A nursing student, a retired parole officer and a flight attendant mingled on a vacant Kakaako lot Tuesday and should be neighbors a few years from now in the next condominium tower at Ward Village.
The developer of the planned high-rise called Ko‘ula held a construction blessing ceremony on the lot for what is slated to become the sixth tower built at the master-planned community covering 60 acres.
As part of the event, about 50 purchasers of Ko‘ula units priced from $514,000 studios to $2 million three-bedroom units posed for a group photo on the site bordering Auahi Street and the community’s central gathering place,
Victoria Ward Park.
Tiana Young-Mauchly, a nursing student at Northwestern Oklahoma State University, was among the buyers at the ceremony. Her parents contributed most of the down payment for a studio and expect her to be finished with school and ready to make mortgage payments when the tower, scheduled for completion in early 2022, opens.
“I’m definitely excited to move back here and live here,” said Young-Mauchly, who previously lived with her parents in their Pacific Palisades home.
Tim Jones also was among the group looking forward to moving into Ko‘ula, which would be a
return to Kakaako for him.
The retired parole officer moved to Hawaii from Los Angeles eight years ago and recently sold his Imperial Plaza condo in Kakaako to pay for a unit in Ko‘ula.
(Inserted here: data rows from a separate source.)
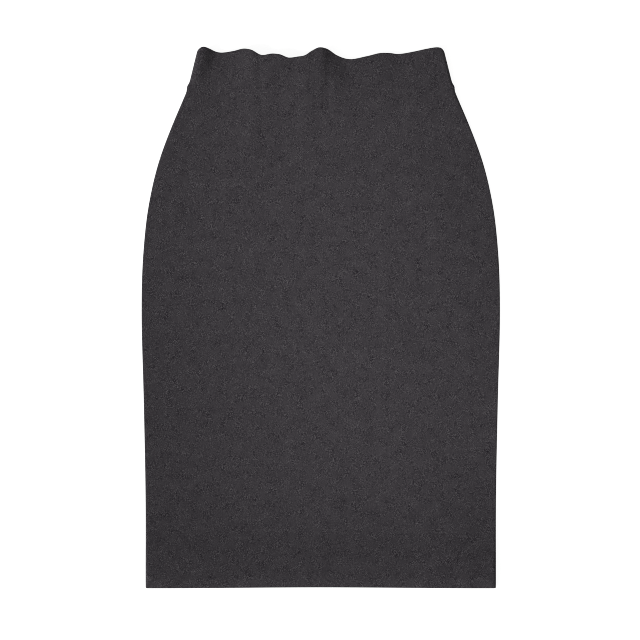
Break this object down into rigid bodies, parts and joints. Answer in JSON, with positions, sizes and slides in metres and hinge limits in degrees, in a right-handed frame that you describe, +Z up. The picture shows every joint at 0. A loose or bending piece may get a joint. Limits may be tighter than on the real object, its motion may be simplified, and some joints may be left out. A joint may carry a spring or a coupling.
{
  "type": "pencil skirt",
  "caption": "Plain pull-on pencil skirt in charcoal melange double-knit, with an elastic waistband and a straight blind hem, lying flat on its back.",
  "frame": {"origin": "middle of the laid skirt's footprint, on the surface that it lies on", "axes": "+X towards the wearer's left, +Y from the hem to the waist, +Z up from the surface, out of the skirt's front"},
  "size_m": [0.4588, 0.692, 0.0213],
  "materials": {
    "charcoal_double_knit": "matt charcoal melange double-knit, soft and very slightly fuzzy, with fine pale and dark flecks"
  },
  "bodies": {
    "root": {"front_panel": "charcoal_double_knit", "back_panel": "charcoal_double_knit", "front_waistband": "charcoal_double_knit", "back_waistband": "charcoal_double_knit"}
  },
  "joints": []
}
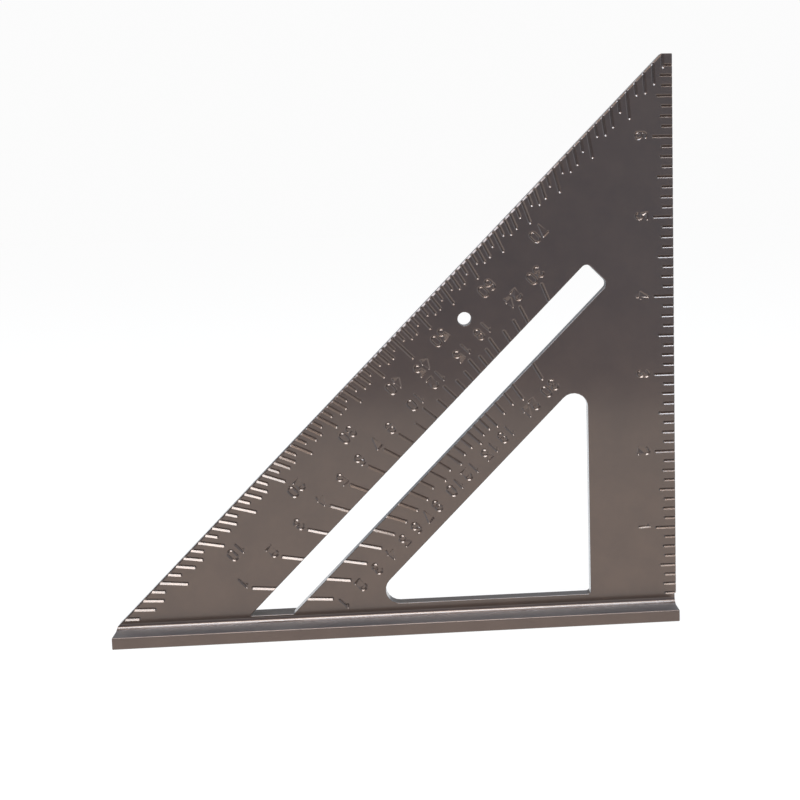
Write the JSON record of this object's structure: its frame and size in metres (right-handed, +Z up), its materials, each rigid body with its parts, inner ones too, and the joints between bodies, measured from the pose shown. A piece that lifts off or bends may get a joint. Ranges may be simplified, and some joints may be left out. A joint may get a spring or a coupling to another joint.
{
  "type": "rafter square",
  "caption": "Triangular cast rafter square standing on its T fence, with degree, inch and roofing scales, a slanted scribing slot, a window and a hanging hole.",
  "frame": {"origin": "middle of the fence's underside", "axes": "+X along the fence from the heel to the pivot end, +Y away from the marked face, +Z up the ruler edge to the tip"},
  "size_m": [0.181, 0.021, 0.182],
  "materials": {
    "coated_casting": "smooth glossy dark gunmetal coating over a die casting, with a brown cast low down and a violet-grey one towards the tip"
  },
  "bodies": {
    "root": {"front_ledge": "coated_casting", "rear_ledge": "coated_casting", "root": "coated_casting", "lower_rail": "coated_casting", "protractor_bar": "coated_casting", "hip_valley_bar": "coated_casting", "ruler_bar": "coated_casting"}
  },
  "joints": []
}
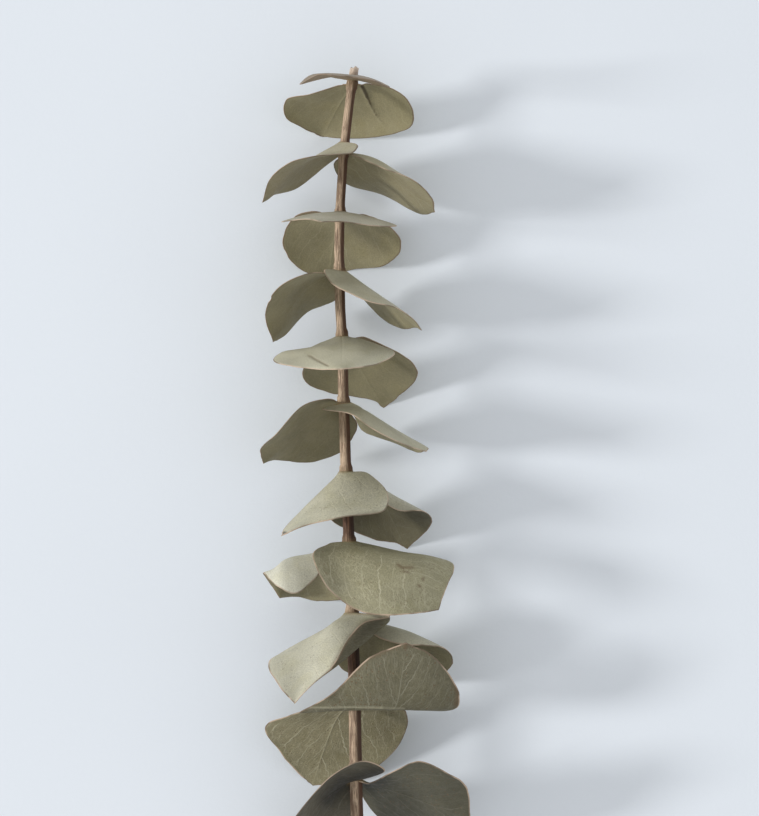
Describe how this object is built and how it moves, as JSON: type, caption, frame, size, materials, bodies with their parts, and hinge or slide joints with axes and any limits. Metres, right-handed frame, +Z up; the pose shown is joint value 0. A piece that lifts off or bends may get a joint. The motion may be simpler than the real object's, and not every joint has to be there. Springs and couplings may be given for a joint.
{
  "type": "eucalyptus branch",
  "caption": "Dried eucalyptus branch with round silver-green leaves in crossed pairs that clasp the stem, lying on a flat surface.",
  "frame": {"origin": "on the surface that the branch lies on, below the middle of its box", "axes": "+Y along the stem towards its tip, +Z up from the surface, +X across the branch"},
  "size_m": [0.0586, 0.2512, 0.0461],
  "materials": {
    "stem_bark": "matte dried bark, tan to dark red-brown, with fine lengthwise lines",
    "leaf_blade": "matte waxy dried leaf, sage grey-green above and olive below, with pale veins and a thin pale margin"
  },
  "bodies": {
    "root": {"stem": "stem_bark", "leaf_01_front": "leaf_blade", "leaf_01_back": "leaf_blade", "leaf_02_left": "leaf_blade", "leaf_02_right": "leaf_blade", "leaf_03_front": "leaf_blade", "leaf_03_back": "leaf_blade", "leaf_04_left": "leaf_blade", "leaf_04_right": "leaf_blade", "leaf_05_front": "leaf_blade", "leaf_05_back": "leaf_blade", "leaf_06_left": "leaf_blade", "leaf_06_right": "leaf_blade", "leaf_07_front": "leaf_blade", "leaf_07_back": "leaf_blade", "leaf_08_front": "leaf_blade", "leaf_08_back": "leaf_blade", "leaf_09_front": "leaf_blade", "leaf_09_back": "leaf_blade", "leaf_10_front": "leaf_blade", "leaf_10_back": "leaf_blade", "leaf_11_left": "leaf_blade", "leaf_11_right": "leaf_blade"}
  },
  "joints": []
}
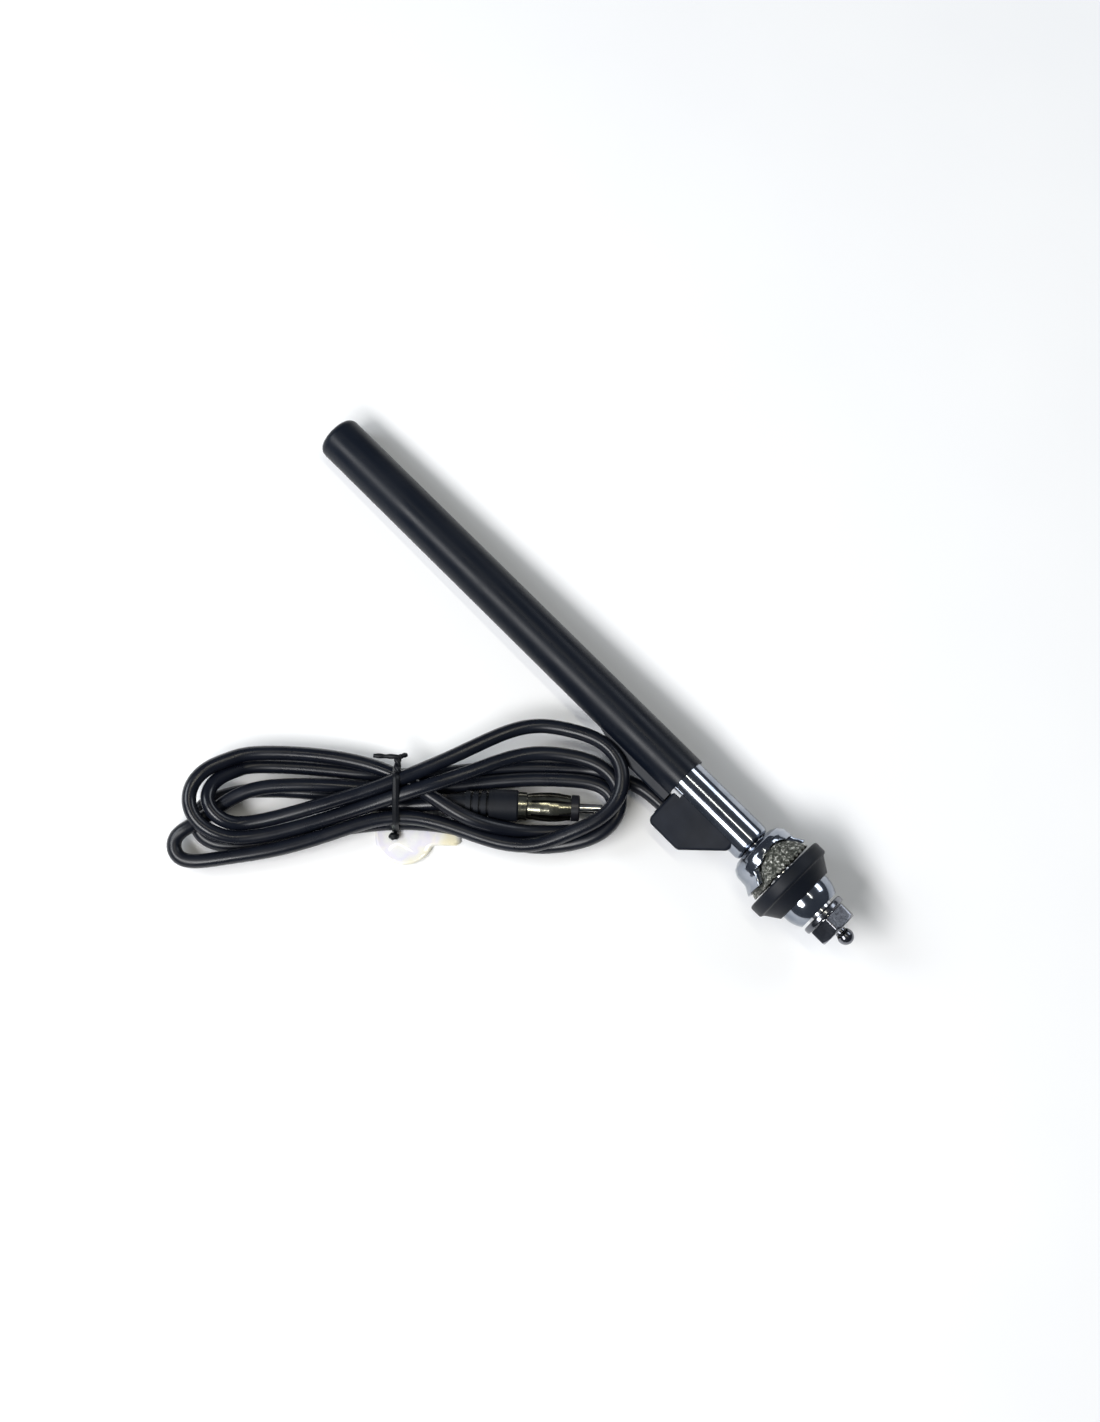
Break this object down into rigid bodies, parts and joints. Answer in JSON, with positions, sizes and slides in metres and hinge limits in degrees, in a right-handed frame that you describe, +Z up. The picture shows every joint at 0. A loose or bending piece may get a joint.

Jones, who is renting in Hawaii Kai while the 41-story tower gets built, said he misses his routine that included strolling around Magic Island early in the morning followed by coffee at Starbucks, lunch at Whole Foods Market and movies at Ward Village.
“I love it,” he said. “I hated to move.”
Another expected future Ko‘ula resident at Tuesday’s gathering was James Leis, an Alaska Airlines flight attendant from Seattle who has visited family on Maui for 30 years and long wanted to move to Hawaii with his wife.
“We just wanted to live in paradise,” he said. “Finally, I’m going to have a home here.”
Leis said he was attracted to Ward Village for its manicured look, vibrant nightlife and newness.
Howard Hughes Corp., the Texas-based developer of Ward Village, has a master plan to develop 4,500 homes in 16 towers plus 1 million square feet of retail on the property that for decades had been a complex of largely retail and industrial buildings known as Ward Centers.
Simon Treacy, Hawaii president for Hughes Corp., welcomed homebuyers at Tuesday’s event and told them Ko‘ula represents another milestone in building the community.
“It’s a journey, and our mission is to create an absolute world-class place for people to live, work, play, learn and refresh,” he said. “It’s your home.”
To date, four Ward Village towers are complete. The first was the ultraluxury tower Waiea, which opened about three years ago with units that sold for $3.6 million on average. The next two were Anaha and Ae‘o with average prices of
$1.2 million and $1 million, respectively. The fourth tower, Ke Kilohana, opened earlier this year and was geared for moderate-income buyers under a state affordable-housing requirement that led to a $511,000 average price for 375 of the tower’s 423 units.
The fifth tower, ‘A‘ali‘i, just mauka of the Ko‘ula site, has its superstructure up to the sixth floor and is scheduled for completion in mid-2021. Unit prices there mostly ranged from the mid-$500,000s to about $1.5 million.
Hughes Corp. disclosed in a May financial report that it had sold 2,284 units among all six towers, or 85% of inventory, through the end of April, including all but 20 units in the first four towers, 608 units out of 750 at ‘A‘ali‘i and 331 units out of 565 at Ko‘ula, where sales began in December.